The vote comes a day after clashes between supporters and opponents of President Morsi in the Mediterranean port city of Alexandria.
The violence, which hurt several dozen people, is the latest episode in more than four weeks of turmoil over the president’s powers and the constitution.
The proposed new constitution has deeply divided Egypt, with supporters of Egypt’s elected president backing the new documents, and mainly liberal opponents decrying it as too partisan.
The first phase on December 15 produced a “yes” majority of about 56 percent with a turnout of some 32 percent, according to unofficial results.
A comfortable “yes” majority would strengthen Morsi and his Muslim Brotherhood supporters.

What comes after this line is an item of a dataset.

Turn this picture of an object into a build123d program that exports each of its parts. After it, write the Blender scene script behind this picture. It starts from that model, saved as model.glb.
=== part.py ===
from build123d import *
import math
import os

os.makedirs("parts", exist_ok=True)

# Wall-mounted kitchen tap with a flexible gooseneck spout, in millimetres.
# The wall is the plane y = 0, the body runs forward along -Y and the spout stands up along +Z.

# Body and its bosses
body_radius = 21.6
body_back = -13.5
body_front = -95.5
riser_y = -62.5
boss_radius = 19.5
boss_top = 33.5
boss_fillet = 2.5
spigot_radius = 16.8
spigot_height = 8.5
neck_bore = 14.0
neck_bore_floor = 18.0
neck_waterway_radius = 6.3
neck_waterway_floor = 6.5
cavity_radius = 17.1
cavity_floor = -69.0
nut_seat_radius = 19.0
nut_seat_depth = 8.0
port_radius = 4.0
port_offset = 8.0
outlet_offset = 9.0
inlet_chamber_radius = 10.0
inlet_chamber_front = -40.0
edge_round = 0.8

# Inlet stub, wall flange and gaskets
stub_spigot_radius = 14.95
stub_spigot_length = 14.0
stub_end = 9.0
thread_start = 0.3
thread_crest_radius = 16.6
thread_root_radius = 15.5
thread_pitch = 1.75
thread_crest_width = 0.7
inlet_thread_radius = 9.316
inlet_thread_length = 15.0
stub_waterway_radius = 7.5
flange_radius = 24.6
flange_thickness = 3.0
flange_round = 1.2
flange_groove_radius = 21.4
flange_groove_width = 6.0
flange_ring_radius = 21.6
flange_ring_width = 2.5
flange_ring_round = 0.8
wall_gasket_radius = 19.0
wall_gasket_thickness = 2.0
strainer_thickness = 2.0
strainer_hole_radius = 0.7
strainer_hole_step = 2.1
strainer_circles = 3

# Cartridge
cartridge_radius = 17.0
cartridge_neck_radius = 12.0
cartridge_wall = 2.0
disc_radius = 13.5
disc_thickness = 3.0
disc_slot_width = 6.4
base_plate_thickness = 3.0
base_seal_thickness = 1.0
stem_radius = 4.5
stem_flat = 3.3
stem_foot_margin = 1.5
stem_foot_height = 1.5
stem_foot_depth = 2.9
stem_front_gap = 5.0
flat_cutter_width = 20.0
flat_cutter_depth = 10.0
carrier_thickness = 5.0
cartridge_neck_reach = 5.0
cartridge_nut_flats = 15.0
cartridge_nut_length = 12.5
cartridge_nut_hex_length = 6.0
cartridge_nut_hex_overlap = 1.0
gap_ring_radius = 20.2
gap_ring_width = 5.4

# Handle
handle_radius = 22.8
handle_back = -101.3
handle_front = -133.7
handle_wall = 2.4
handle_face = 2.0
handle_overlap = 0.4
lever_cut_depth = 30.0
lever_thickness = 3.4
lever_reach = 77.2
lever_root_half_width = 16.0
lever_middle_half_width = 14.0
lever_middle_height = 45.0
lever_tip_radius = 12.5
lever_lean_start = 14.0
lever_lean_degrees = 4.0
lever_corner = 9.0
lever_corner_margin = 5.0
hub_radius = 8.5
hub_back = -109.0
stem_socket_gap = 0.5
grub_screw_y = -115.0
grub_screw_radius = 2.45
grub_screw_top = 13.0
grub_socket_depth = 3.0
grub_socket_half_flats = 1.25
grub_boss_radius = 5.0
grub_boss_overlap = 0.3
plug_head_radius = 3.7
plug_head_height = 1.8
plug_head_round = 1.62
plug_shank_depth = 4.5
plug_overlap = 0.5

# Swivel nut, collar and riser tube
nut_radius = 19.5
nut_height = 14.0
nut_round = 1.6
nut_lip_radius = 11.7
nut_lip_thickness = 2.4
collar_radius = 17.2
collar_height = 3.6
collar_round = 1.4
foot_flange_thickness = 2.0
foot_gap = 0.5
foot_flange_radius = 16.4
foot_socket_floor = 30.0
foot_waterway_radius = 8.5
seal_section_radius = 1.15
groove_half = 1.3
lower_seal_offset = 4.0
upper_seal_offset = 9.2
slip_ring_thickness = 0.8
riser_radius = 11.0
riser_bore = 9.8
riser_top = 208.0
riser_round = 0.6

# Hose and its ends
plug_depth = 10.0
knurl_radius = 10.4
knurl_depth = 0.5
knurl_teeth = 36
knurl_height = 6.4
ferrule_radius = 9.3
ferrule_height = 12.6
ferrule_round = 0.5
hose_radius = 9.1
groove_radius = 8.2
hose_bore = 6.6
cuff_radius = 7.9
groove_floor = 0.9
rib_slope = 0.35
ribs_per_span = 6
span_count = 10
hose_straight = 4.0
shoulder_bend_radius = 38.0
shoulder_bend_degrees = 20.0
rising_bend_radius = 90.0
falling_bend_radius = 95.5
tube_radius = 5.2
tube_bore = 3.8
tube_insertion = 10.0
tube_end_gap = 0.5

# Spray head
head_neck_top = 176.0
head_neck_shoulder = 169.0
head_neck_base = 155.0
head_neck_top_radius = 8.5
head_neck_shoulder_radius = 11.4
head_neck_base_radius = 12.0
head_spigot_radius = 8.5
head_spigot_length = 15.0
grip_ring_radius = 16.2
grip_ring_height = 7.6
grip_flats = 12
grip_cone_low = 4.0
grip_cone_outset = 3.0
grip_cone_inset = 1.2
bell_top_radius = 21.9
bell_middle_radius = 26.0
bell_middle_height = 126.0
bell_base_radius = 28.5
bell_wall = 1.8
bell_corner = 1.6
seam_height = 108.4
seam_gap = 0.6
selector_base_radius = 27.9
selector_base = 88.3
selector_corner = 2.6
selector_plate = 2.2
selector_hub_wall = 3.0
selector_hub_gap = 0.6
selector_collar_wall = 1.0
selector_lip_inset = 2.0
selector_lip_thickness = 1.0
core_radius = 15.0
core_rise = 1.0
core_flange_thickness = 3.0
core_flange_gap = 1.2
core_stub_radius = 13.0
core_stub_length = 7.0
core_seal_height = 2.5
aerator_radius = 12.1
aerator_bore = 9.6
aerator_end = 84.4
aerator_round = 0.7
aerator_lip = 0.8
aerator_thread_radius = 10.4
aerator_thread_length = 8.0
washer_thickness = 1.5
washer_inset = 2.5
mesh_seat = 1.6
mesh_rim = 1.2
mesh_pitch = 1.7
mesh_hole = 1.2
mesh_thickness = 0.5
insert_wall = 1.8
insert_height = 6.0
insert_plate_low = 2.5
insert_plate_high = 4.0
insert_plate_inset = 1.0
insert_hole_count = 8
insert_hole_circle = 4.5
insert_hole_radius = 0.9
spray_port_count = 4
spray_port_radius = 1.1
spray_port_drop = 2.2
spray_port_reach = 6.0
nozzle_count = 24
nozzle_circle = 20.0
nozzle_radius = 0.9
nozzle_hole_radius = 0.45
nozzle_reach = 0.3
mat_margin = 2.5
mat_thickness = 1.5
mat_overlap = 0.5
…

The opposition, however, said voting in the first round was littered with abuses. But officials overseeing the poll have said there were no major irregularities.

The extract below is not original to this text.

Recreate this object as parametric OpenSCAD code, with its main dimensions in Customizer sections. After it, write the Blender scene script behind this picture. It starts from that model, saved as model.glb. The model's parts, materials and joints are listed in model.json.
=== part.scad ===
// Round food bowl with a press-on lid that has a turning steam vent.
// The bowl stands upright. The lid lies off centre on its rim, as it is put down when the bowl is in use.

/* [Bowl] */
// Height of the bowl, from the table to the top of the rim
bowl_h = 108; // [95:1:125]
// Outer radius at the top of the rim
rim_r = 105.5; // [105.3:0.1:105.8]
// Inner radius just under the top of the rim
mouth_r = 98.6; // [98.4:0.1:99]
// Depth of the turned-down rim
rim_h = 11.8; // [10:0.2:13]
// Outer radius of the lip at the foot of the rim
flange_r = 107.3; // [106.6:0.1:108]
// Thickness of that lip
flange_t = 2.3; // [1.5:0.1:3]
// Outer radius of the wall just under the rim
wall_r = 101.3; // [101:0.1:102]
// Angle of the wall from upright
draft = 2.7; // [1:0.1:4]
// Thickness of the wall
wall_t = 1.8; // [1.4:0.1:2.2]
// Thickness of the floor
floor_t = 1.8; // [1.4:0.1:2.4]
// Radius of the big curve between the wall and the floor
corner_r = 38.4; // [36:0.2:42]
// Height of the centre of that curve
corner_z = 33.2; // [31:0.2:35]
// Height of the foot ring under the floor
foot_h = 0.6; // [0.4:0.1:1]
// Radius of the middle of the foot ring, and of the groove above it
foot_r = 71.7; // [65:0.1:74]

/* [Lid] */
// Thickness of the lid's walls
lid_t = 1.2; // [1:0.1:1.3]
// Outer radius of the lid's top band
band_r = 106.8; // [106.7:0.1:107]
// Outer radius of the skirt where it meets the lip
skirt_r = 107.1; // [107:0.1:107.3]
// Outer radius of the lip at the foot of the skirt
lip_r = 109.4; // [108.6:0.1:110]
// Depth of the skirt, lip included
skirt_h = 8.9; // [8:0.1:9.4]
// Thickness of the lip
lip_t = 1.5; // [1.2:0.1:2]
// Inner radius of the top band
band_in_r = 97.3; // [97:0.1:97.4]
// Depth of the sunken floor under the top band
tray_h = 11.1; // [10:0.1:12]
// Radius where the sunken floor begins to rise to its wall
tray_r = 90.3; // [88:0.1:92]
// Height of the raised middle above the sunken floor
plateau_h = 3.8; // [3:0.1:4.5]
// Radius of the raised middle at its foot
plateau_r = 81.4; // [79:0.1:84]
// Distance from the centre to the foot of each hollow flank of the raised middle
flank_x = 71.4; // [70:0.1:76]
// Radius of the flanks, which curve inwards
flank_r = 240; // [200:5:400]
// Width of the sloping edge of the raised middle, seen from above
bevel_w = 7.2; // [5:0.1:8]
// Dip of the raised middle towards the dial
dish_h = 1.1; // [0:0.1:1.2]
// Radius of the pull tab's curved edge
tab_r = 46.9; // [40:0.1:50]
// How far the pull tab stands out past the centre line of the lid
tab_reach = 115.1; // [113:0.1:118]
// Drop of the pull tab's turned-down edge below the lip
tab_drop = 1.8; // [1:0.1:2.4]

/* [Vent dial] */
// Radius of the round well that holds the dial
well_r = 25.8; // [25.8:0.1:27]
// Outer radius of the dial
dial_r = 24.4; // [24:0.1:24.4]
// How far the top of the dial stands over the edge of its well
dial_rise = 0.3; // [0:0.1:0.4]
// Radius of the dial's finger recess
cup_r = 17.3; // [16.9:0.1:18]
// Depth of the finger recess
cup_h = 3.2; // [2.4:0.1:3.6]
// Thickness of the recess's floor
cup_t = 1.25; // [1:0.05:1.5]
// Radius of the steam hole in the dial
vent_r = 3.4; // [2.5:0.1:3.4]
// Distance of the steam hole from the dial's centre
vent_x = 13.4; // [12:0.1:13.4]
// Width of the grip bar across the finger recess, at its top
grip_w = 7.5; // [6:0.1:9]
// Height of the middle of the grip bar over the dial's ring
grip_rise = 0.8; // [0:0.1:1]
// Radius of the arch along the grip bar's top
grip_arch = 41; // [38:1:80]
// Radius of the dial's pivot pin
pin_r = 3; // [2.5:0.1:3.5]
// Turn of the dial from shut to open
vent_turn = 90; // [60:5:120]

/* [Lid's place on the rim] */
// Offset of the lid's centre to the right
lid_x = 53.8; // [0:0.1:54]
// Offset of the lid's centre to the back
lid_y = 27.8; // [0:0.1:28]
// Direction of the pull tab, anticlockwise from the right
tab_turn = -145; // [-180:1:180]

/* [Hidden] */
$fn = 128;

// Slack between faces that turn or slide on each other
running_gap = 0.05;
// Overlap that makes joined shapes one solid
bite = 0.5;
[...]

In an interview with Al Jazeera on Saturday, Seif Allah al-Khawanky, of the National Salvation Front, said the low turnout is “an act of showing the rejection to this project, which they don’t believe in”.
“The legitimacy of this referendum is really questionable,” al-Khawanky said. “No one was represented except one group in drafting this constitution.”
Morsi and his backers say the new constitution is needed to seal a transition from decades of military-backed autocratic rule, while opponents say it ignores the rights of women and minorities, including the 10 percent of Egyptians who are Christian.
A leading Muslim Brotherhood official dismissed concerns that the new constitution will lead to greater division or upset Egypt’s fragile political balance.
“Egypt is not divided and is not facing any internal dangers,” said Essam El-Erian, the deputy head of the Brotherhood-affiliated Freedom and Justice Party.
“In reality Egypt is now on the verge of building a new political system that will be open to all political forces,” he said.
Widespread demonstrations erupted when Morsi awarded himself sweeping powers on November 22, and then fast-tracked the constitution through a drafting assembly dominated by his Muslim Brotherhood allies and boycotted by many liberals.
Late on Saturday, Morsi announced the names of 90 new members he had appointed to the upper house of parliament, state media reported, and a presidential official said the list was mainly liberals and other non-Islamists.
Morsi’s main opponents from liberal, socialist and other parties said they had refused to take any seats.
Two-thirds of the 270-member upper house were elected in a vote early this year, with one third appointed by the president.